Universality of market superstatistics (1509.06315v1)

Abstract: We use a continuous-time random walk (CTRW) to model market fluctuation data from times when traders experience excessive losses or excessive profits. We analytically derive "superstatistics" that accurately model empirical market activity data (supplied by Bogachev, Ludescher, Tsallis, and Bunde)that exhibit transition thresholds. We measure the interevent times between excessive losses and excessive profits, and use the mean interevent time as a control variable to derive a universal description of empirical data collapse.
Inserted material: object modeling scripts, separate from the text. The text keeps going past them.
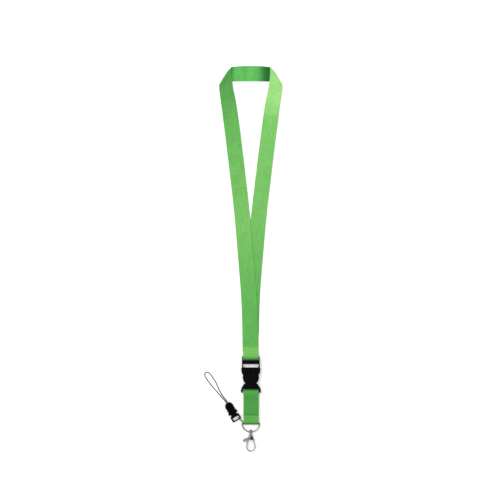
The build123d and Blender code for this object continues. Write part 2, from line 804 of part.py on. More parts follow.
with BuildPart() as phone_cord_knot:
    with BuildSketch(mini_plane(mini_mid - 1.15)):
        with Locations((0, (knot_end + 20.7) / 2)):
            RectangleRounded(3.4, knot_end - 20.7, 0.7)
    extrude(amount=2.3)

phone_cord_knot.part.label = "phone_cord_knot"
export_step(phone_cord_knot.part, "parts/phone_cord_knot.step")
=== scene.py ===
import json
from math import cos, pi, radians, sin

import bpy
import numpy as np
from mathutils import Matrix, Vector


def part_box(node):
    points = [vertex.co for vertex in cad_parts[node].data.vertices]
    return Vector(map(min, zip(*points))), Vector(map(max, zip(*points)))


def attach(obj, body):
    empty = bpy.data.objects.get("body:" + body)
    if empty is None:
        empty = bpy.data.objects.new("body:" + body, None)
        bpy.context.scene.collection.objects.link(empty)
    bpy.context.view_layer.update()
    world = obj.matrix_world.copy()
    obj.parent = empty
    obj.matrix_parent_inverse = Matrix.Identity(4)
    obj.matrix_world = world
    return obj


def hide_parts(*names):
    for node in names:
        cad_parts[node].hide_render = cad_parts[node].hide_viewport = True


# The looks of a neck lanyard that lies flat: ribbon, buckles, D-ring, hook and phone cord.
# Everything is in metres in the frame's axes: +Z up, +Y towards the neck, z = 0 the surface.

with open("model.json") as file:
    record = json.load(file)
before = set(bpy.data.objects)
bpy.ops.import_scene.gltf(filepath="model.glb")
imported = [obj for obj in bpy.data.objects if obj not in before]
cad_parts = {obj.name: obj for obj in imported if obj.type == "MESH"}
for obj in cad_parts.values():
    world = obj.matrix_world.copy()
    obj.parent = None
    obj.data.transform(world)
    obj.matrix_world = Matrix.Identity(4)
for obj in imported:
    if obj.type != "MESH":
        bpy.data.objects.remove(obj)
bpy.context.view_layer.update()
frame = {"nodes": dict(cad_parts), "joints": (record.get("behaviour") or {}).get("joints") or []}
mm = 0.001


def joint_place(name):
    """Where a joint's pivot is at rest."""
    return Vector(next(j["pos_m"] for j in frame["joints"] if j["name"] == name))


def smooth_step(value):
    """0 below 0, 1 above 1, and a smooth rise between."""
    t = np.clip(value, 0, 1)
    return t * t * (3 - 2 * t)


# ================= camera =================
view_width = 648.5 * mm
view_centre = (-1.1 * mm, 11.35 * mm)
camera_height = 2.4


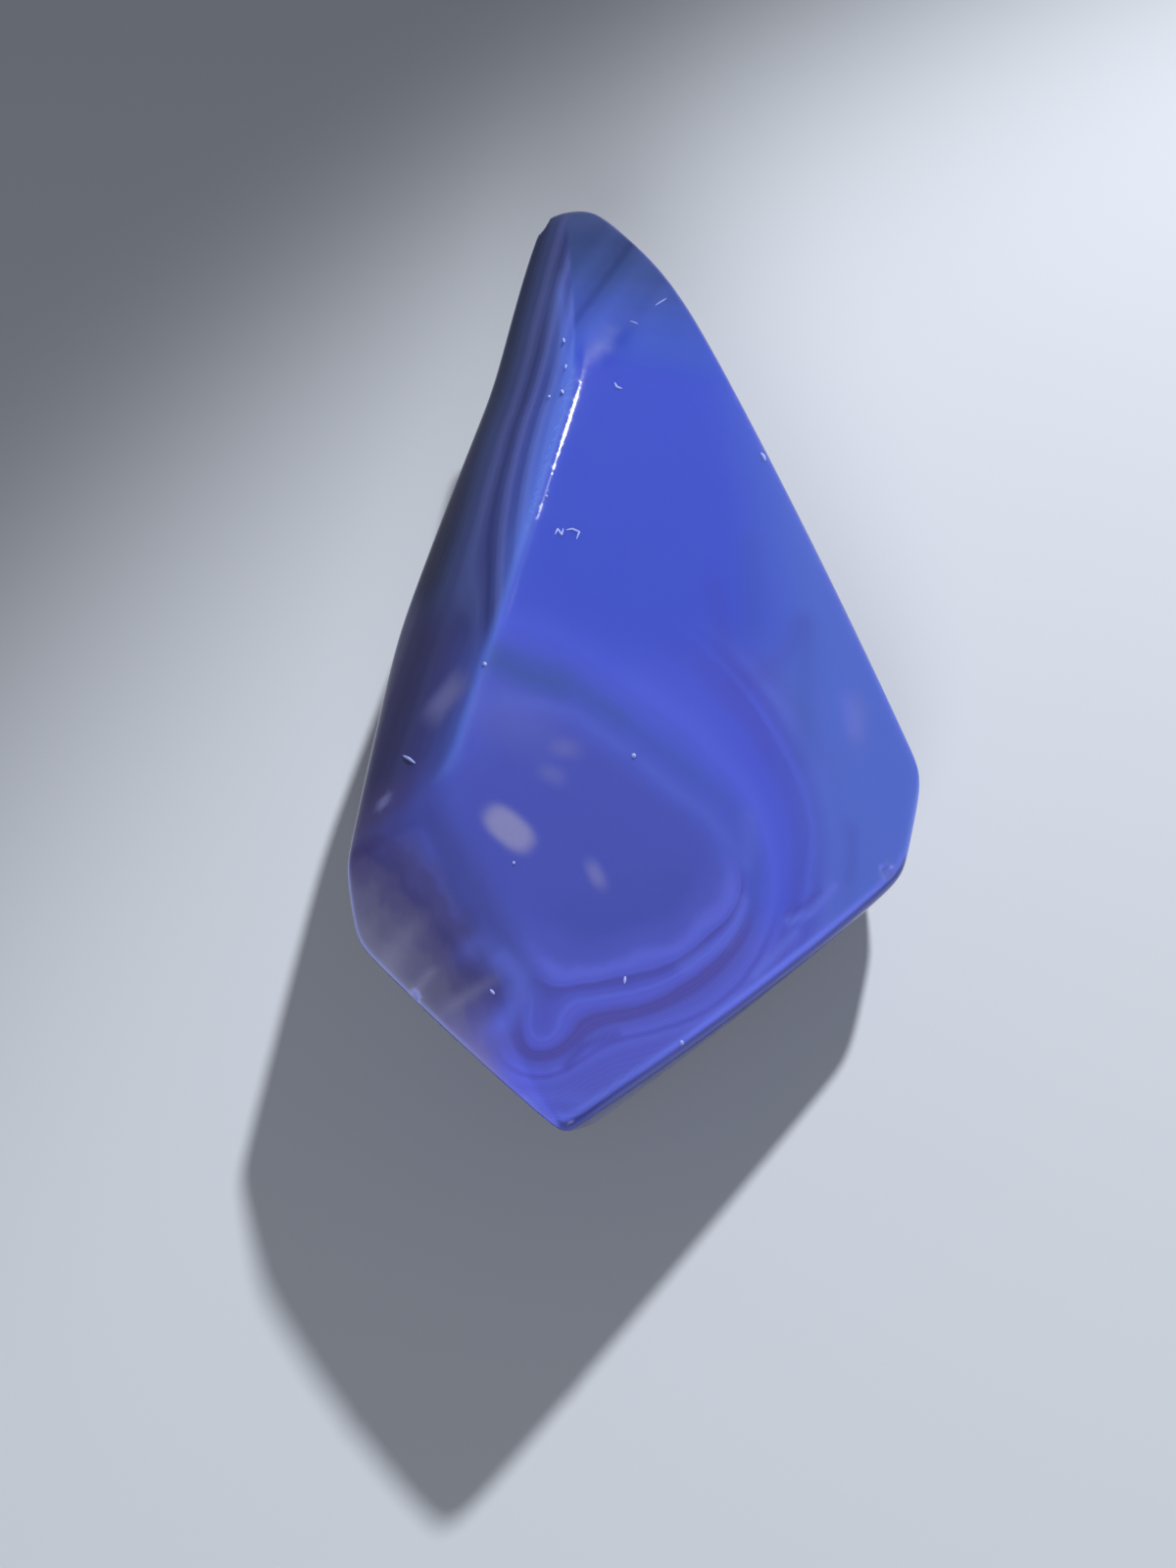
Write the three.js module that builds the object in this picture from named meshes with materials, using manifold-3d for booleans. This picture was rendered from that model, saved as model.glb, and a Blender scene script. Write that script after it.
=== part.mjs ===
// Polished purple chalcedony: a hand-cut freeform stone, about 65 mm long, polished all over.
// It lies on a flat base. A broad main face leans to the right of a crisp ridge, a steep flank
// falls away to the left of it, and a softer face closes the lower left. The walls under the
// girdle lean inwards to the base. Sizes are millimetres and angles degrees. +Y runs along the
// stone from its foot to its tip, and +Z up from the base.
import * as THREE from "three";
import { mergeVertices } from "three/addons/utils/BufferGeometryUtils.js";
import Module from "manifold-3d";

// Driving dimensions: the ridge, then the girdle clockwise from the tip, seen from above
const RIDGE_LOW = new THREE.Vector3(-10.6, -16.6, 18.9);
const RIDGE_HIGH = new THREE.Vector3(-3.4, 15.4, 17.82);
const RIDGE_TIP = new THREE.Vector3(-4.5, 32.4, 14.4);
const TIP_RIGHT = new THREE.Vector3(-1.0, 31.6, 14.1);
const NECK = new THREE.Vector3(2.4, 25.6, 15.3);
const SHOULDER = new THREE.Vector3(5.7, 19.9, 14.0);
const RIGHT_HIGH = new THREE.Vector3(17.2, -8.1, 7.5);
const RIGHT_LOW = new THREE.Vector3(15.6, -14.6, 7.7);
const FOOT = new THREE.Vector3(-4.5, -34.1, 13.8);
const LEFT_LOW = new THREE.Vector3(-15.9, -20.9, 9.9);
const LEFT_HIGH = new THREE.Vector3(-16.7, -16.3, 11.2);
const LEFT_WAIST = new THREE.Vector3(-15.2, -0.9, 9.0);
const LEFT_BEND = new THREE.Vector3(-9.7, 21.3, 9.0);
const LEFT_NECK = new THREE.Vector3(-7.2, 31.0, 10.7);
const TIP_LEFT = new THREE.Vector3(-6.1, 33.9, 12.2);

// The small face that blunts the tip: a point on it, and the way it faces
const NOSE = new THREE.Vector3(-3.9, 32.6, 13.65);
const NOSE_HEADING = new THREE.Vector3(-0.2, 0.6, 0.78);

// Each wall hangs from two girdle corners: its lean inwards, the radius it is domed to, and how
// far its middle stands out from the line between the corners
const WALLS = [
  { from: TIP_RIGHT, to: NECK, lean: 12, dome: Infinity, standOut: 0 },
  { from: NECK, to: SHOULDER, lean: 18, dome: Infinity, standOut: 0 },
  { from: SHOULDER, to: RIGHT_HIGH, lean: 22, dome: 3000, standOut: 0 },
  { from: RIGHT_HIGH, to: RIGHT_LOW, lean: 18, dome: Infinity, standOut: 0 },
  { from: RIGHT_LOW, to: FOOT, lean: 17, dome: 220, standOut: 0.5 },
  { from: FOOT, to: LEFT_LOW, lean: 24, dome: 300, standOut: 0 },
  { from: LEFT_LOW, to: LEFT_HIGH, lean: 12, dome: Infinity, standOut: 0 },
  { from: LEFT_HIGH, to: LEFT_WAIST, lean: 12, dome: Infinity, standOut: 0 },
  { from: LEFT_WAIST, to: LEFT_BEND, lean: 20, dome: Infinity, standOut: 0 },
  { from: LEFT_BEND, to: LEFT_NECK, lean: 18, dome: Infinity, standOut: 0 },
  { from: LEFT_NECK, to: TIP_LEFT, lean: 16, dome: Infinity, standOut: 0 },
  { from: TIP_LEFT, to: TIP_RIGHT, lean: 28, dome: Infinity, standOut: 0 },
];
const LEFT_WALL = 7;
const RIGHT_WALL = 3;
const LOWER_RIGHT_WALL = 4;

// Domes of the polished faces, as radii
const FACE_DOME = 700;
const LOWER_LEFT_DOME = 150;

// Rim bevels: how far towards the wall each one turns, and how deep it cuts the girdle
const LEFT_BEVEL = { turn: 0.55, depth: 0.25 };
const RIGHT_BEVEL = { turn: 0.5, depth: 0.55 };
const LOWER_RIGHT_BEVEL = { turn: 0.5, depth: 0 };

// Edge softness: the width over which two neighbouring faces blend
const SOFT_EDGE = 1.0;
const FLANK_BEND = 0.2;
const TIP_EDGE = 0.7;
const RIDGE_EDGE = 0.2;
const NOSE_EDGE = 0.35;
const BEVEL_EDGE = 0.12;
const WALL_EDGE = 0.3;
const GIRDLE_EDGE = 0.22;
const BASE_EDGE = 1.5;

// The rounded underside reaches this far below the flat base that is cut through it
const BASE_DEPTH = 0.15;

// Small chips broken out of the edges, as the middle and radius of each: at the tip, in the left
// girdle and at the right corner
const CHIPS = [
  { at: new THREE.Vector3(-6.15, 32.95, 12.1), radius: 0.7 },
  { at: new THREE.Vector3(-12.5, -24.85, 11.45), radius: 0.5 },
  { at: new THREE.Vector3(14.25, -15.0, 8.4), radius: 0.6 },
];

// Mesh fineness: rings about the long axis, points kept on each, and trial points it is read at
const RINGS = 56;
const RING_POINTS = 56;
const FINE_POINTS = 336;

// One radian of turning draws ring points together as much as this length of surface does
const TURN_LENGTH = 3.0;
const SLOPE_STEP = 0.01;
const MERGE_DISTANCE = 1e-5;
const CHIP_SEGMENTS = 16;
const CHIP_RINGS = 12;

// Rays leave the heart of the stone, spread as on a spindle with these half-axes
const HEART = new THREE.Vector3(-1.8, -2.7, 9.0);
const SPINDLE = new THREE.Vector3(14, 32, 9);
const REACH = 50;
const BISECTIONS = 26;

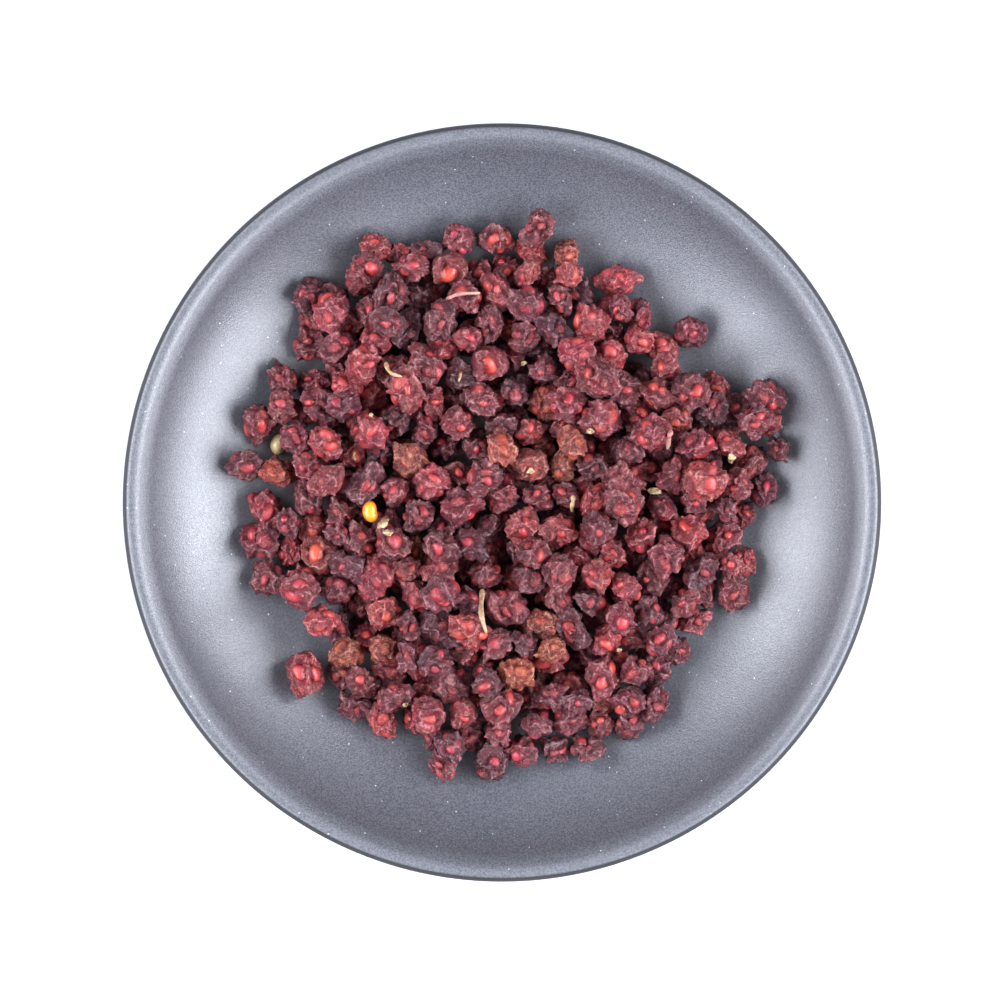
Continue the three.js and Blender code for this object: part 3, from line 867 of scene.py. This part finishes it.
def skin_material():
    """Dried fruit skin: dark wine red with many fine pale folds, painted nearly black in its hollows and
    creases as painted shade, and a glossy bright red where a seed stands under it, painted lighter in its
    middle and deeper towards its edge as painted light and shade. Warm berries turn orange-brown."""
    material, nodes, place = new_material("dried berry skin")
    mask = {key: nodes.attribute(key) for key in SKIN_MASKS}
    fold = nodes.add("ShaderNodeAttribute", attribute_name="fold").outputs["Vector"]
    patches = nodes.noise(place, 420.0, detail=4.0, roughness=0.6)
    fine = nodes.noise(place, 1600.0, detail=3.0, roughness=0.65, distortion=0.3)
    lines = nodes.math("MAXIMUM", thin_lines(nodes, fold, 0.6, 0.035), thin_lines(nodes, fold, 1.2, 0.05))
    creases = thin_lines(nodes, fold, 0.75, 0.09, 1.0)

    tone = nodes.math("ADD", mask["tint"], nodes.spread(patches, 0.3, 0.7, -0.28, 0.28))
    tone = nodes.math("ADD", tone, nodes.spread(fine, 0.3, 0.7, -0.1, 0.1))
    plum = nodes.ramp(tone, [
        (0.0, (0.030, 0.020, 0.025, 1)),
        (0.35, (0.052, 0.025, 0.031, 1)),
        (0.7, (0.092, 0.035, 0.043, 1)),
        (1.0, (0.220, 0.050, 0.062, 1)),
    ])
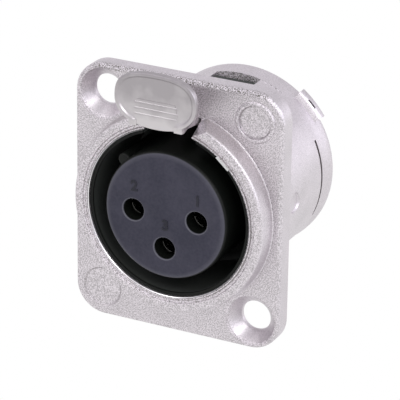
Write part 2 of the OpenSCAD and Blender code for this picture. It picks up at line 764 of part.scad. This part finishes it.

Our superstatistic value is a weighted sum of two components, (i) a powerlaw corrected by the lower incomplete gamma function, which asymptotically tends toward robustness but initially gives an exponential, and (ii) a powerlaw damped by the upper incomplete gamma function, which tends toward the power-law only during short interevent times. We find that the scaling shape exponents that drive both components subordinate themselves and a "superscaling" configuration emerges. We use superstatistics to describe the hierarchical activity when component (i) reproduces the negative feedback and component (ii) reproduces the stylized fact of volatility clustering. Our results indicate that there is a functional (but not literal) balance between excessive profits and excessive losses that can be described using the same body of superstatistics, but different calibration values and driving parameters.